#### Data provided:
------------------------------------
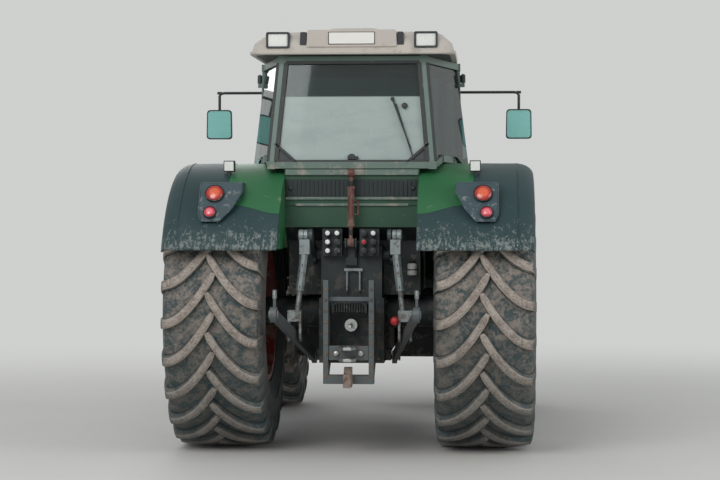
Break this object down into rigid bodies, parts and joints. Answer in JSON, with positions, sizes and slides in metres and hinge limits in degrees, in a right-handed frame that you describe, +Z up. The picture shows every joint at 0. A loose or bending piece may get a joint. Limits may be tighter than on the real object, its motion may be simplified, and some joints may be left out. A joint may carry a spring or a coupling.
{
  "type": "farm tractor",
  "caption": "Four-wheel-drive farm tractor with cab, tilting hood, steered front axle, doors and a rear three-point linkage.",
  "frame": {"origin": "on the ground, halfway along the tractor's length and on its centre line", "axes": "+Y is the driving direction, +X is the tractor's right-hand side, +Z is up"},
  "size_m": [2.624, 4.7689, 3.0168],
  "materials": {
    "body_green": "semi-gloss green paint, dusty",
    "roof_cream": "cream plastic, weathered",
    "frame_dark": "dark grey paint",
    "door_frame": "dark grey paint",
    "plastic_grey": "grey textured plastic",
    "plastic_black": "black plastic",
    "glass_tinted": "tinted glass",
    "lamp_red": "red lens",
    "lamp_clear": "clear lens",
    "tyre_rubber": "rubber with dried mud",
    "rim_red": "red paint, dusty",
    "hub_iron": "grey painted casting",
    "link_iron": "worn dark paint",
    "top_link_red": "dark red-brown paint",
    "bright_steel": "bare steel",
    "exhaust_steel": "heat-dulled steel",
    "seat_fabric": "dark seat cloth"
  },
  "bodies": {
    "chassis": {"rear_fenders": "body_green", "cab_base": "body_green", "roof": "roof_cream", "cab_frame": "frame_dark", "fender_flares": "plastic_grey", "dashboard": "plastic_black", "mirrors": "plastic_black", "steps": "plastic_black", "tool_box": "plastic_black", "fuel_tank": "plastic_black", "windows": "glass_tinted", "tail_lamps": "lamp_red", "work_lamps": "lamp_clear", "front_axle": "hub_iron", "rear_axle": "hub_iron", "transmission_housing": "hub_iron", "engine_block": "hub_iron", "front_frame": "hub_iron", "front_weights": "hub_iron", "front_drive_shaft": "hub_iron", "hood_brackets": "hub_iron", "hitch_ladder": "link_iron", "hydraulic_couplers": "link_iron", "top_link_bracket": "top_link_red", "exhaust": "exhaust_steel", "seat": "seat_fabric"},
    "rear_wheel_left": {"rear_tyre_left": "tyre_rubber", "rear_rim_left": "rim_red"},
    "rear_wheel_right": {"rear_tyre_right": "tyre_rubber", "rear_rim_right": "rim_red"},
    "knuckle_left": {"knuckle_left": "hub_iron"},
    "knuckle_right": {"knuckle_right": "hub_iron"},
    "front_wheel_left": {"front_tyre_left": "tyre_rubber", "front_rim_left": "rim_red"},
    "front_wheel_right": {"front_tyre_right": "tyre_rubber", "front_rim_right": "rim_red"},
    "tie_rod": {"tie_rod": "hub_iron"},
    "door_left": {"door_left": "door_frame", "door_glass_left": "glass_tinted"},
    "door_right": {"door_right": "door_frame", "door_glass_right": "glass_tinted"},
    "hood": {"hood": "body_green", "grille": "plastic_black", "headlamps": "lamp_clear"},
    "rockshaft": {"rockshaft": "link_iron"},
    "lift_rod_left": {"lift_rod_left": "link_iron"},
    "lift_rod_right": {"lift_rod_right": "link_iron"},
    "lower_link_left": {"lower_link_left": "link_iron"},
    "lower_link_right": {"lower_link_right": "link_iron"},
    "top_link": {"top_link": "top_link_red"},
    "trailer_coupling": {"trailer_coupling": "link_iron"},
    "pto_shaft": {"pto_shaft": "bright_steel"},
    "steering_wheel": {"steering_wheel": "plastic_black"}
  },
  "joints": [
    {"name": "rear_wheel_spin_left", "type": "hinge", "parent": "chassis", "child": "rear_wheel_left", "pos_m": [-0.94, -1.235, 0.98], "axis": [-1, 0, 0], "continuous": true},
    {"name": "steer_left", "type": "hinge", "parent": "chassis", "child": "knuckle_left", "pos_m": [-0.705, 1.485, 0.745], "axis": [0, 0, 1], "range_deg": [-35, 35]},
    {"name": "front_wheel_spin_left", "type": "hinge", "parent": "knuckle_left", "child": "front_wheel_left", "pos_m": [-0.94, 1.485, 0.745], "axis": [-1, 0, 0], "continuous": true},
    {"name": "door_left_swing", "type": "hinge", "parent": "chassis", "child": "door_left", "pos_m": [-0.79507, -0.6435, 1.97767], "axis": [0.0301, 0, 0.9995], "range_deg": [0, 60]},
    {"name": "lift_rod_left_pivot", "type": "hinge", "parent": "rockshaft", "child": "lift_rod_left", "pos_m": [-0.309, -1.83, 1.546], "axis": [1, 0, 0], "range_deg": [-61.5, 0.5]},
    {"name": "lower_link_left_pivot", "type": "hinge", "parent": "chassis", "child": "lower_link_left", "pos_m": [-0.29, -1.385, 0.66], "axis": [1, 0, 0], "range_deg": [-0.5, 41.5]},
    {"name": "rear_wheel_spin_right", "type": "hinge", "parent": "chassis", "child": "rear_wheel_right", "pos_m": [0.94, -1.235, 0.98], "axis": [-1, 0, 0], "continuous": true},
    {"name": "steer_right", "type": "hinge", "parent": "chassis", "child": "knuckle_right", "pos_m": [0.705, 1.485, 0.745], "axis": [0, 0, 1], "range_deg": [-35, 35]},
    {"name": "front_wheel_spin_right", "type": "hinge", "parent": "knuckle_right", "child": "front_wheel_right", "pos_m": [0.94, 1.485, 0.745], "axis": [-1, 0, 0], "continuous": true},
    {"name": "door_right_swing", "type": "hinge", "parent": "chassis", "child": "door_right", "pos_m": [0.79507, -0.6435, 1.97767], "axis": [0.0301, 0, -0.9995], "range_deg": [0, 60]},
    {"name": "lift_rod_right_pivot", "type": "hinge", "parent": "rockshaft", "child": "lift_rod_right", "pos_m": [0.309, -1.83, 1.546], "axis": [1, 0, 0], "range_deg": [-61.5, 0.5]},
    {"name": "lower_link_right_pivot", "type": "hinge", "parent": "chassis", "child": "lower_link_right", "pos_m": [0.29, -1.385, 0.66], "axis": [1, 0, 0], "range_deg": [-0.5, 41.5]},
    {"name": "tie_rod_pivot", "type": "hinge", "parent": "knuckle_left", "child": "tie_rod", "pos_m": [-0.705, 1.25, 0.641], "axis": [0, 0, 1], "range_deg": [-35.5, 35.5]},
    {"name": "hood_tilt", "type": "hinge", "parent": "chassis", "child": "hood", "pos_m": [0, 0.375, 1.738], "axis": [1, 0, 0], "range_deg": [0, 50]},
    {"name": "rockshaft_turn", "type": "hinge", "parent": "chassis", "child": "rockshaft", "pos_m": [0, -1.5, 1.4], "axis": [1, 0, 0], "range_deg": [0, 59]},
    {"name": "top_link_pivot", "type": "hinge", "parent": "chassis", "child": "top_link", "pos_m": [0, -1.76, 1.492], "axis": [1, 0, 0], "range_deg": [0, 110]},
    {"name": "coupling_height", "type": "slide", "parent": "chassis", "child": "trailer_coupling", "axis": [0, 0, 1], "range_m": [0, 0.25]},
    {"name": "pto_spin", "type": "hinge", "parent": "chassis", "child": "pto_shaft", "pos_m": [0, -1.75, 0.912], "axis": [0, 1, 0], "continuous": true},
    {"name": "steering_wheel_turn", "type": "hinge", "parent": "chassis", "child": "steering_wheel", "pos_m": [0, -0.33, 1.8], "axis": [0, -0.5, 0.866], "range_deg": [-421, 421]}
  ],
  "couplings": [
    {"joint": "steer_right", "follows": "steer_left", "ratio": 1},
    {"joint": "tie_rod_pivot", "follows": "steer_left", "ratio": -1},
    {"joint": "steering_wheel_turn", "follows": "steer_left", "ratio": 12},
    {"joint": "lift_rod_left_pivot", "follows": "rockshaft_turn", "ratio": -1.032},
    {"joint": "lower_link_left_pivot", "follows": "rockshaft_turn", "ratio": 0.692},
    {"joint": "lift_rod_right_pivot", "follows": "rockshaft_turn", "ratio": -1.032},
    {"joint": "lower_link_right_pivot", "follows": "rockshaft_turn", "ratio": 0.692}
  ]
}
------------------------------------
Search the data above for the string "bodies" and copy each line that has it.

Break this object down into rigid bodies, parts and joints. Answer in JSON, with positions, sizes and slides in metres and hinge limits in degrees, in a right-handed frame that you describe, +Z up. The picture shows every joint at 0. A loose or bending piece may get a joint. Limits may be tighter than on the real object, its motion may be simplified, and some joints may be left out. A joint may carry a spring or a coupling.
  "bodies": {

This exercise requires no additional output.